Gwen told Insider that she had another conversation with King after he agreed to officiate about removing the words "obey" and "for worse" from the wedding vows. He agreed to do it and the wedding planning commenced, she said.

King and his brother A.D. were to perform the ceremony and their sister, Christine King Farris, was going to direct it, Gwen said.

Gwen told Insider that at the time, she, James, and their friends were boycotting stores owned by white people in Atlanta as part of the civil rights movement, so they relied on the few Black businesses in the area to get the invitations printed and the catering done.

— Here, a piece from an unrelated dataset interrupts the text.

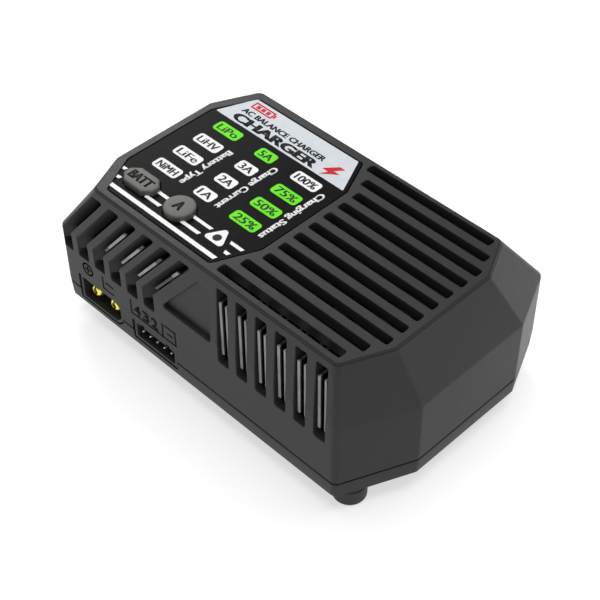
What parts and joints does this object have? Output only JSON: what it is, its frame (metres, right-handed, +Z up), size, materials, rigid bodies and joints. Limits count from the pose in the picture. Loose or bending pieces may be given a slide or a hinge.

"After we sent the invitations out, we realized we had nowhere to buy a wedding dress because of the boycott so everything I wore was borrowed," Gwen said. "We called it the civil rights wedding because we couldn't buy anything."

With little time to prepare, Gwen said she didn't think anyone would show up. But that didn't end up being the case.

"One day I was looking at my wedding pictures and realized that a lot of the people probably came because they wanted to see Martin Luther King Jr. and his family, not me and James," Gwen said, laughing.

But even though King was a big part of the day, he wasn't in the Middlebrooks' wedding pictures. "The photographer said it was just about the bride and the groom, so Dr. King isn't in any of my pictures," Gwen said.

Sixty-one years later, Gwen said that King officiating her and James' wedding was a blessing because he allowed them to get married with integrity.

"He was a good example of a person with a lot of integrity and I tried to take that into my marriage," Gwen said of King, adding that she thinks she and her husband will be together forever because they are, above all, friends.